Modeling code records:

========================================================================

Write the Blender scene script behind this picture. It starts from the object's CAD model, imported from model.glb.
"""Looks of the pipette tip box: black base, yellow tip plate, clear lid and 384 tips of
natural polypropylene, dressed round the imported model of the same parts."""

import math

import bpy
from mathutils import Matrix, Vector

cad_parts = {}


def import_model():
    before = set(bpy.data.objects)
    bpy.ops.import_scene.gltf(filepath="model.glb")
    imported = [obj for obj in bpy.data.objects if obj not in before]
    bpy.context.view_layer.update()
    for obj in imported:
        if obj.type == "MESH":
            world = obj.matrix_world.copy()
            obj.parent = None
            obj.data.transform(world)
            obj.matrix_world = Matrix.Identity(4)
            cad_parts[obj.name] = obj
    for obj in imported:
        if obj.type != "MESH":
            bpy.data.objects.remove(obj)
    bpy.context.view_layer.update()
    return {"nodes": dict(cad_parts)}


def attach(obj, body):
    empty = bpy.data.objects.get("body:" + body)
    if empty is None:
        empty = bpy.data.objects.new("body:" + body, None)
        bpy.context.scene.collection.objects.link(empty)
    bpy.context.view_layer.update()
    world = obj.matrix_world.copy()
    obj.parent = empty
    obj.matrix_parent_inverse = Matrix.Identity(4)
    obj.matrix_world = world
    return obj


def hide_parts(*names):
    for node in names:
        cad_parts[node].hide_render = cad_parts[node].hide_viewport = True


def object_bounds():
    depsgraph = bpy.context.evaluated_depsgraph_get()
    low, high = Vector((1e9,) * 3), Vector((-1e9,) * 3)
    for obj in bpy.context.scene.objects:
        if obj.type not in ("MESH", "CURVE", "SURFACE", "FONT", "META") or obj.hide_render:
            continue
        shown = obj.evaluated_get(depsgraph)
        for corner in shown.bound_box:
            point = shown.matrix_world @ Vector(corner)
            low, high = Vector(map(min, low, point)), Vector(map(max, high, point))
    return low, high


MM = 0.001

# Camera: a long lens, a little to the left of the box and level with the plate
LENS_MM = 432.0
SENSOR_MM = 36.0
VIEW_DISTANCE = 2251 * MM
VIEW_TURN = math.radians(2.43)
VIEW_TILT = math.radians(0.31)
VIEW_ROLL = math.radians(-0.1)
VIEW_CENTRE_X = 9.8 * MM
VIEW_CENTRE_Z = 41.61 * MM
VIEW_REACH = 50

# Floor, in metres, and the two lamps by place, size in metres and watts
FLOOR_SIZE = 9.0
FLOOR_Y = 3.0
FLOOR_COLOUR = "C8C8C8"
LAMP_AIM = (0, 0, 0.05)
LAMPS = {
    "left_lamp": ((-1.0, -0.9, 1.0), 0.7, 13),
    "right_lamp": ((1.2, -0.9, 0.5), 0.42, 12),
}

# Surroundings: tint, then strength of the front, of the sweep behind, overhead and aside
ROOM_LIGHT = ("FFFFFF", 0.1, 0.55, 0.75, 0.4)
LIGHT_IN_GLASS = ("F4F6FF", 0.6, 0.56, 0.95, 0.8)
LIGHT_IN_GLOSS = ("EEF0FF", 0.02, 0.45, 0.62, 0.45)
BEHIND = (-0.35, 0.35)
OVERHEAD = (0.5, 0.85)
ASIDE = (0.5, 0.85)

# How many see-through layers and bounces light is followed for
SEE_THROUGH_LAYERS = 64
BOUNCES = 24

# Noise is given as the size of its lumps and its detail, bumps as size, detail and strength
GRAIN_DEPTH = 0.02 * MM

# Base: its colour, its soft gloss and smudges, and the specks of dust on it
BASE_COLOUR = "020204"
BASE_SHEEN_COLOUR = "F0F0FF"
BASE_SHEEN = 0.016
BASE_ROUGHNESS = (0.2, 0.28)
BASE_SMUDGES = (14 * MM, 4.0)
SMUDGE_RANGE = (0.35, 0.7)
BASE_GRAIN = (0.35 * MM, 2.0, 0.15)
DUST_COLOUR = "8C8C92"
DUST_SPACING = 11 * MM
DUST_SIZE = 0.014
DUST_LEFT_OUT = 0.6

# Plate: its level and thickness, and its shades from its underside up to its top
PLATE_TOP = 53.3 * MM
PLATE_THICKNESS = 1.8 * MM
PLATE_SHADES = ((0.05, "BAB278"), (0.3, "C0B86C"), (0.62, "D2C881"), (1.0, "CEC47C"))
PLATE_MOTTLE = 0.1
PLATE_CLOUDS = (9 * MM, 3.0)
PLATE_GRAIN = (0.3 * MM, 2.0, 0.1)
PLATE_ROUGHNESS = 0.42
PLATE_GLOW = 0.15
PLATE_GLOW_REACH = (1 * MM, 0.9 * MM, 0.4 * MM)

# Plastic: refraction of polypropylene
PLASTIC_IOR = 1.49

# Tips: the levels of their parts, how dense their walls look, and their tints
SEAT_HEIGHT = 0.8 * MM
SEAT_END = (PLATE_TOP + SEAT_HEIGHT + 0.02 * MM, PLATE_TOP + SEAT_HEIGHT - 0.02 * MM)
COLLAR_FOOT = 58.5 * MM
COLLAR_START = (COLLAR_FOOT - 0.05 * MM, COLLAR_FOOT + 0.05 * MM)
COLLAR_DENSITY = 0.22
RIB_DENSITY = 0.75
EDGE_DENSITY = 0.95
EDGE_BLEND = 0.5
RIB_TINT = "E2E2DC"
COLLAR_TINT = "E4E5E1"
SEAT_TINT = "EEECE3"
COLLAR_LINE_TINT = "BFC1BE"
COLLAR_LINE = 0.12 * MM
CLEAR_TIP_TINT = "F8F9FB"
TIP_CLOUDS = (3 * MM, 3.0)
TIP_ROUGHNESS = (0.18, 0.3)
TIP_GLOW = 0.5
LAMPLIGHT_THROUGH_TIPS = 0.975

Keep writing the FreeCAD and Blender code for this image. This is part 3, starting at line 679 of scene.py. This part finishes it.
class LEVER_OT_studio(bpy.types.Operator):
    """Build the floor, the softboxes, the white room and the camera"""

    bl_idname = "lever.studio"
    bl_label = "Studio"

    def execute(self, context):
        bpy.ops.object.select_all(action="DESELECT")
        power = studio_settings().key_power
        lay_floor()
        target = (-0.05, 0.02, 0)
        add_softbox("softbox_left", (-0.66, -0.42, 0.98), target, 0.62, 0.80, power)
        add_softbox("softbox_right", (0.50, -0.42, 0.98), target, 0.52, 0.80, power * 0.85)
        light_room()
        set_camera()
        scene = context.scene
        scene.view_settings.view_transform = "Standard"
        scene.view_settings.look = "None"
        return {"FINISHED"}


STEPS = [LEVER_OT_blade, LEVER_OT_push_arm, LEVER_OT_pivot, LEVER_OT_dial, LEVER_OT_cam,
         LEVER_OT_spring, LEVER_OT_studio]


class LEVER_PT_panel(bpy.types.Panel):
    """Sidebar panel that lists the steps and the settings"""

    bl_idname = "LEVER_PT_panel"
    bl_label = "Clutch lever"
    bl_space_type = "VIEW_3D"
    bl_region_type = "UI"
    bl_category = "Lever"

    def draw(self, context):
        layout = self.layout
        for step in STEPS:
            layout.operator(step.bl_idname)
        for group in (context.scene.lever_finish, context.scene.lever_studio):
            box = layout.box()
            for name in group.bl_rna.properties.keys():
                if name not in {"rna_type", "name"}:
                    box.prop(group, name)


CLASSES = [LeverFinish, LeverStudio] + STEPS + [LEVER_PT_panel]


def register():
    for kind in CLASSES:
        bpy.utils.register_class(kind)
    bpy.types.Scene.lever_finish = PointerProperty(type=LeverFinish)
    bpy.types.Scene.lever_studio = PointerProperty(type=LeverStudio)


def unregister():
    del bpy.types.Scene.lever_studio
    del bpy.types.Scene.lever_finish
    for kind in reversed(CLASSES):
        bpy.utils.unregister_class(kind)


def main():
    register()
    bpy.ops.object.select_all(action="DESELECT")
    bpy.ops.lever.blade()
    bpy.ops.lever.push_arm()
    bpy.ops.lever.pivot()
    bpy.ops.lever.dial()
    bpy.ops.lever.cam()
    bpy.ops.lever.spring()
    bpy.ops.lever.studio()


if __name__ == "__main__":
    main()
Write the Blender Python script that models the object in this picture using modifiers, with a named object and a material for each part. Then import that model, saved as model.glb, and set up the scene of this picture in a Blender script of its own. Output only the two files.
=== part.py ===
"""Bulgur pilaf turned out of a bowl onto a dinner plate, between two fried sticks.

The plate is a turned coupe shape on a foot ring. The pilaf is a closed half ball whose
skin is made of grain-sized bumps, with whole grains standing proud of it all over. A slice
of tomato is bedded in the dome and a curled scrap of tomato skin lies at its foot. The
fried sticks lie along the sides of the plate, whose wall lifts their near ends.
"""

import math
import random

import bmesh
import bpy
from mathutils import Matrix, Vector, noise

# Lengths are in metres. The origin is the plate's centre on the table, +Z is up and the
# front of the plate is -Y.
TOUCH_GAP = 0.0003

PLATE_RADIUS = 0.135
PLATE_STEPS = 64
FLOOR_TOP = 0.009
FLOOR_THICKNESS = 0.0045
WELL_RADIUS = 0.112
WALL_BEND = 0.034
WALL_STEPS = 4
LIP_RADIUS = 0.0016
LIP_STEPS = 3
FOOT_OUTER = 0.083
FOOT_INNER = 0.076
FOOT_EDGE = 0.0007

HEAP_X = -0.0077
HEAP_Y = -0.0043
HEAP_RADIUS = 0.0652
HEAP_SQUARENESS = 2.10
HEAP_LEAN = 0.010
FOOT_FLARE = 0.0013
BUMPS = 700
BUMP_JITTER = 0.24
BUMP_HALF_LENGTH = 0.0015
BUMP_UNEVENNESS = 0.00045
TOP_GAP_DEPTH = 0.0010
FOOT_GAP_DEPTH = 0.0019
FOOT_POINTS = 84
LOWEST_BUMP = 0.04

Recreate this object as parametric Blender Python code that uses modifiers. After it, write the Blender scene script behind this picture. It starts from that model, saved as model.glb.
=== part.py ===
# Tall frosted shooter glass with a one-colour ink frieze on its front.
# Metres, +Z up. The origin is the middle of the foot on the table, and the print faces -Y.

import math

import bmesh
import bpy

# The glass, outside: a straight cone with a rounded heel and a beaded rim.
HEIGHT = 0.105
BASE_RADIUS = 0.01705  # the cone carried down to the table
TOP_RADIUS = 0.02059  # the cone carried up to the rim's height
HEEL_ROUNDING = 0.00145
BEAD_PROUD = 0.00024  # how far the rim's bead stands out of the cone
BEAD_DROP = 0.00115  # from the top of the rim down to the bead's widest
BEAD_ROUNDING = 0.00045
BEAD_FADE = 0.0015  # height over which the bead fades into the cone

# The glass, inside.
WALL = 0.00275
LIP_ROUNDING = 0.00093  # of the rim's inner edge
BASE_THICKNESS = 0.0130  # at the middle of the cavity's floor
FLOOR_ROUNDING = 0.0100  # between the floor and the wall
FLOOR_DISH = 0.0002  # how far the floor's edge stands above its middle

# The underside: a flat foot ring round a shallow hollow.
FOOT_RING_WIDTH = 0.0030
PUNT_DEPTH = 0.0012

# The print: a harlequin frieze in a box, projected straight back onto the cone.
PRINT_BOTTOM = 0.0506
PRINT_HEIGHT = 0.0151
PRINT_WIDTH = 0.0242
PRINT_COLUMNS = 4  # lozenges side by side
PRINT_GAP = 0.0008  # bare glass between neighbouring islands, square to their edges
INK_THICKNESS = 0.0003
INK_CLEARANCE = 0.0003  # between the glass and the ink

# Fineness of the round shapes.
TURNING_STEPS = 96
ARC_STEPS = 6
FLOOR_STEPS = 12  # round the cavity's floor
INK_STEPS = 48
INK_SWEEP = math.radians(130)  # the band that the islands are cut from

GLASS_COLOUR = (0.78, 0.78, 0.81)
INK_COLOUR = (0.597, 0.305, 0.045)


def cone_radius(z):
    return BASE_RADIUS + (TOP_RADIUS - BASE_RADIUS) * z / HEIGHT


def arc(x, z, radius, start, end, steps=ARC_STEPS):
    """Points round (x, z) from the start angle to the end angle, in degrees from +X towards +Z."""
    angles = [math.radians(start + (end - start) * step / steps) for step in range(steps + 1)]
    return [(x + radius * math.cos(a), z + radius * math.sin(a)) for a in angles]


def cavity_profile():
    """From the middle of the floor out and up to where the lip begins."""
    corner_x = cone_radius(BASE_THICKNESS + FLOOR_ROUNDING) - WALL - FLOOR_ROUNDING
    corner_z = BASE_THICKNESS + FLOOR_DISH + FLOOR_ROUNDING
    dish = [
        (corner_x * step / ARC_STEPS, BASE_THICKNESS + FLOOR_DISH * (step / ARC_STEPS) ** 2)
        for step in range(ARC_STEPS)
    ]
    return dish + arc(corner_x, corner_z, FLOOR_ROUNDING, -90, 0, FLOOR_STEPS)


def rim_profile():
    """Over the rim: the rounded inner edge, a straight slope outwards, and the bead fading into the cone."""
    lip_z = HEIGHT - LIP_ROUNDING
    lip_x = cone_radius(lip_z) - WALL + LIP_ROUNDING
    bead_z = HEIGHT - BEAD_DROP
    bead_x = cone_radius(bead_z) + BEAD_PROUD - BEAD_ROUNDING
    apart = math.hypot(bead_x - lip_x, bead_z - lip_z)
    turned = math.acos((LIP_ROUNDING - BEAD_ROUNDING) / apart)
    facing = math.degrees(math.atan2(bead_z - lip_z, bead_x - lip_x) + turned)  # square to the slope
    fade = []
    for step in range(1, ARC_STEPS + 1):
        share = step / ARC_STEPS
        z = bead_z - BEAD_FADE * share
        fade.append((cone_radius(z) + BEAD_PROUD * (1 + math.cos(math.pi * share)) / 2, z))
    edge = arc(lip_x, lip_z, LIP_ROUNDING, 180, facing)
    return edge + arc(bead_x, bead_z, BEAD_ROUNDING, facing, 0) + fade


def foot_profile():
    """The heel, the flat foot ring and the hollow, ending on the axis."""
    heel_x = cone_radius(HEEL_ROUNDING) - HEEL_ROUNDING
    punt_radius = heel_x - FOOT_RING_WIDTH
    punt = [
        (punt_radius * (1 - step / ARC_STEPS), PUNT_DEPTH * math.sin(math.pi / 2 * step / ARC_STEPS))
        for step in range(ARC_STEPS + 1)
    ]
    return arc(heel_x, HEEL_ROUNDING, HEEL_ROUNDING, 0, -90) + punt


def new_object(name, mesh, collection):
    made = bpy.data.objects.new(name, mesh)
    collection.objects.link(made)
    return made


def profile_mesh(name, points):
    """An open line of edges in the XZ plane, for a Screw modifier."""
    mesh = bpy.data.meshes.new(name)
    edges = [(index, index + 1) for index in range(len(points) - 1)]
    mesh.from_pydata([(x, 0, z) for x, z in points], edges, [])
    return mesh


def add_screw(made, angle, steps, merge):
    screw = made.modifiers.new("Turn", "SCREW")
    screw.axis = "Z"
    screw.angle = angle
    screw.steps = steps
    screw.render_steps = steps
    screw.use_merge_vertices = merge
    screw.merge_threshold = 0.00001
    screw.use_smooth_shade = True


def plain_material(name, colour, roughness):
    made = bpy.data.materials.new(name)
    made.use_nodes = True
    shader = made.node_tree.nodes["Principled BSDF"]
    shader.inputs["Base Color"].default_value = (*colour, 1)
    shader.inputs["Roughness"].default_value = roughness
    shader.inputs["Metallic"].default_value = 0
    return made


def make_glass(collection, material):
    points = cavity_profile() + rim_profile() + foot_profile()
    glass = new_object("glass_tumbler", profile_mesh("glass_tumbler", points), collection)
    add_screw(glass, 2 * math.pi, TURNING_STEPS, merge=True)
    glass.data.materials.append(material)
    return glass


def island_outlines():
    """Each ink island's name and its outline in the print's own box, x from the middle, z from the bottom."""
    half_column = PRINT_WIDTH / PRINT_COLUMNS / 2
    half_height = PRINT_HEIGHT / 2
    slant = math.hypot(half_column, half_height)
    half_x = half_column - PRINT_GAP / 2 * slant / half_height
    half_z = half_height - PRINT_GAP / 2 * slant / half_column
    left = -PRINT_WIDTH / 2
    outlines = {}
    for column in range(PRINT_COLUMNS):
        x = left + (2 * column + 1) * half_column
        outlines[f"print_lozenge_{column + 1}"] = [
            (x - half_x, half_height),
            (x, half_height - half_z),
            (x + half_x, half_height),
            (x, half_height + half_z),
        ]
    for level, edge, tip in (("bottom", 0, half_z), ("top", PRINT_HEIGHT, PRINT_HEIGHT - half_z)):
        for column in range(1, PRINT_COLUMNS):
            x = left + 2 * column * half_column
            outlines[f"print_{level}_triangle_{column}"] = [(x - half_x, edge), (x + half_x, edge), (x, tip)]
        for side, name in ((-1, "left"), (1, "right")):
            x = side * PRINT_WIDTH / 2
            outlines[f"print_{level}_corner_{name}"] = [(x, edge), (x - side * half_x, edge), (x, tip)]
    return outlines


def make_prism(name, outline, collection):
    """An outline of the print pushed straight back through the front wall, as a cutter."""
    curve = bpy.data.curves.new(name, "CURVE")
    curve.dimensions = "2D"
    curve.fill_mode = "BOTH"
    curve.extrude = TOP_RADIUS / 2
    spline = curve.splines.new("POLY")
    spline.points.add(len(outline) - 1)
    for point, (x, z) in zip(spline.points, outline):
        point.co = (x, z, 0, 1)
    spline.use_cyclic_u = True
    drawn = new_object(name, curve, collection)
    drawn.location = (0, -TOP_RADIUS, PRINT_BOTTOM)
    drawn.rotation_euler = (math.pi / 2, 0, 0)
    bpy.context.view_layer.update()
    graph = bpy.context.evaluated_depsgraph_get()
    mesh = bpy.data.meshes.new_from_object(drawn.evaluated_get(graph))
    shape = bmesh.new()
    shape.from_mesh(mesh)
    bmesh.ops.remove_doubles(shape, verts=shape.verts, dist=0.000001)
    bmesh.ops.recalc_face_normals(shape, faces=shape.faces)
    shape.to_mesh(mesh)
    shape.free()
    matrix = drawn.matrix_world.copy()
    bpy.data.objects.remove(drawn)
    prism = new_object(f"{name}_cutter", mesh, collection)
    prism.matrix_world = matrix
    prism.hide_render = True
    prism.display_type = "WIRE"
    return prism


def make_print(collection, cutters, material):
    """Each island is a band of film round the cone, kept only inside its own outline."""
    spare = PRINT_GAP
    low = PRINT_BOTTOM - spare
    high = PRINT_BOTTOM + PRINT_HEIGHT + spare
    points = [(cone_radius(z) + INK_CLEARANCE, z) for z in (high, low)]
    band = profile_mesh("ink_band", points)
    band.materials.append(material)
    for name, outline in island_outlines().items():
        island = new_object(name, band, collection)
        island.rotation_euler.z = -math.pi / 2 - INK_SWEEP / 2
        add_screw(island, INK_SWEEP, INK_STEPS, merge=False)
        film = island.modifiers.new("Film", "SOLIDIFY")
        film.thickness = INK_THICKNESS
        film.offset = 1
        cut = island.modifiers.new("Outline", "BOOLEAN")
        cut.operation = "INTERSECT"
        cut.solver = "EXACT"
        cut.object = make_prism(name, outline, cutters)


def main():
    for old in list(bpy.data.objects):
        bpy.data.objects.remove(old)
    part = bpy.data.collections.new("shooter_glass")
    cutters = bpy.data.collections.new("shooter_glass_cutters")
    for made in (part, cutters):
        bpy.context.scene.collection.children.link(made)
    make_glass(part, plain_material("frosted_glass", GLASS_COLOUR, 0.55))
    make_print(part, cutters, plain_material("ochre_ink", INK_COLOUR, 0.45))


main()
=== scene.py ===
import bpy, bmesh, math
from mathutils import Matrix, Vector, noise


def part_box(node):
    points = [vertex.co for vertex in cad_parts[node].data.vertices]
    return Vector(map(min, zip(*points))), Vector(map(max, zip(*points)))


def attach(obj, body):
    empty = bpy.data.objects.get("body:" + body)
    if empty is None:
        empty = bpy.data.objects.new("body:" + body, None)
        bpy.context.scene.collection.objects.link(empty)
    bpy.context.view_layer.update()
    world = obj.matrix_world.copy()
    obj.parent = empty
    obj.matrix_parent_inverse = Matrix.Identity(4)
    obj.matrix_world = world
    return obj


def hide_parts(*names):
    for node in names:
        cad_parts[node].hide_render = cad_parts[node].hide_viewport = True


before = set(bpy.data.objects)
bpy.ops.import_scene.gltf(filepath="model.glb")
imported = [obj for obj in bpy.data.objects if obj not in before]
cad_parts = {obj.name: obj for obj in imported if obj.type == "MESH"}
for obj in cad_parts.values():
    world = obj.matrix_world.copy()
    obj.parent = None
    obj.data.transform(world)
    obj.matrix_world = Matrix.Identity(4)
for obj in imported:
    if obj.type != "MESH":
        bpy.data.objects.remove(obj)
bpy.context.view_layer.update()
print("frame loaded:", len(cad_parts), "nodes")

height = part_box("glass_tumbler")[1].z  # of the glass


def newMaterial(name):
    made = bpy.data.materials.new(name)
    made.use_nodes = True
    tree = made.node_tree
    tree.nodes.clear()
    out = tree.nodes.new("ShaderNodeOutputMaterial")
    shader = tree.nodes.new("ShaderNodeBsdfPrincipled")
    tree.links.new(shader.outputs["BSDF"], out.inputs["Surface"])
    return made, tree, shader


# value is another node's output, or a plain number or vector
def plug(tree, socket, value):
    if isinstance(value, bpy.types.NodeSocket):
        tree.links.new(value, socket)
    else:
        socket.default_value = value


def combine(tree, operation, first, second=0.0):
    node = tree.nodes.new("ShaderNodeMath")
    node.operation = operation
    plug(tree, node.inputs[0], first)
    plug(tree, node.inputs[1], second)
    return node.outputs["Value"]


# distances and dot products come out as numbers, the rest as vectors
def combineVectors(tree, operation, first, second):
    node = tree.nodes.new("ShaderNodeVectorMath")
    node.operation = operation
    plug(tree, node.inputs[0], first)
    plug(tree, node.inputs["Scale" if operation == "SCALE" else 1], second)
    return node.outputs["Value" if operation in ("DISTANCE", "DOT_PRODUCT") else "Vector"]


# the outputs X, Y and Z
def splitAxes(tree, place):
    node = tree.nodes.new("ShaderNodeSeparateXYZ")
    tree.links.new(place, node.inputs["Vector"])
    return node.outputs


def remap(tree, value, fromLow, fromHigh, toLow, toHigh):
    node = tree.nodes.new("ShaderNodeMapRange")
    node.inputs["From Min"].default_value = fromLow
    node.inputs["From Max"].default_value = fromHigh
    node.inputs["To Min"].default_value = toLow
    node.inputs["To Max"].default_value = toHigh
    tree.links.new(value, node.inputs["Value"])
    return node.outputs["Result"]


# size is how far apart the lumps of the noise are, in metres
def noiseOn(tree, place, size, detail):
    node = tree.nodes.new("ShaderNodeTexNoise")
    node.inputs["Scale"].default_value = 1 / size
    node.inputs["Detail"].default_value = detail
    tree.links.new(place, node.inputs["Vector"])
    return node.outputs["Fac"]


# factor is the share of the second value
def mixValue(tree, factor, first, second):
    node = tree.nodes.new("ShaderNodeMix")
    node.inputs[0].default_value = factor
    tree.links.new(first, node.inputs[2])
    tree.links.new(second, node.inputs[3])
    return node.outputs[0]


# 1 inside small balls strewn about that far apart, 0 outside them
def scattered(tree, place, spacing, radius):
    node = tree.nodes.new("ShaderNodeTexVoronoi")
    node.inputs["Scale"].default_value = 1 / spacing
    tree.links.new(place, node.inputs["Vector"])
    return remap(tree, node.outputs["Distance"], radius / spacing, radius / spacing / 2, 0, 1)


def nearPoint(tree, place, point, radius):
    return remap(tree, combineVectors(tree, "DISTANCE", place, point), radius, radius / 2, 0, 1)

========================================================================

[GOAL]: Exact duplication is required for the lines above, from the line that contains "for made in" to the line that contains "return made, tree, shader", inclusive; omit all others.

[TASK OUTPUT]:
    for made in (part, cutters):
        bpy.context.scene.collection.children.link(made)
    make_glass(part, plain_material("frosted_glass", GLASS_COLOUR, 0.55))
    make_print(part, cutters, plain_material("ochre_ink", INK_COLOUR, 0.45))


main()
=== scene.py ===
import bpy, bmesh, math
from mathutils import Matrix, Vector, noise


def part_box(node):
    points = [vertex.co for vertex in cad_parts[node].data.vertices]
    return Vector(map(min, zip(*points))), Vector(map(max, zip(*points)))


def attach(obj, body):
    empty = bpy.data.objects.get("body:" + body)
    if empty is None:
        empty = bpy.data.objects.new("body:" + body, None)
        bpy.context.scene.collection.objects.link(empty)
    bpy.context.view_layer.update()
    world = obj.matrix_world.copy()
    obj.parent = empty
    obj.matrix_parent_inverse = Matrix.Identity(4)
    obj.matrix_world = world
    return obj


def hide_parts(*names):
    for node in names:
        cad_parts[node].hide_render = cad_parts[node].hide_viewport = True


before = set(bpy.data.objects)
bpy.ops.import_scene.gltf(filepath="model.glb")
imported = [obj for obj in bpy.data.objects if obj not in before]
cad_parts = {obj.name: obj for obj in imported if obj.type == "MESH"}
for obj in cad_parts.values():
    world = obj.matrix_world.copy()
    obj.parent = None
    obj.data.transform(world)
    obj.matrix_world = Matrix.Identity(4)
for obj in imported:
    if obj.type != "MESH":
        bpy.data.objects.remove(obj)
bpy.context.view_layer.update()
print("frame loaded:", len(cad_parts), "nodes")

height = part_box("glass_tumbler")[1].z  # of the glass


def newMaterial(name):
    made = bpy.data.materials.new(name)
    made.use_nodes = True
    tree = made.node_tree
    tree.nodes.clear()
    out = tree.nodes.new("ShaderNodeOutputMaterial")
    shader = tree.nodes.new("ShaderNodeBsdfPrincipled")
    tree.links.new(shader.outputs["BSDF"], out.inputs["Surface"])
    return made, tree, shader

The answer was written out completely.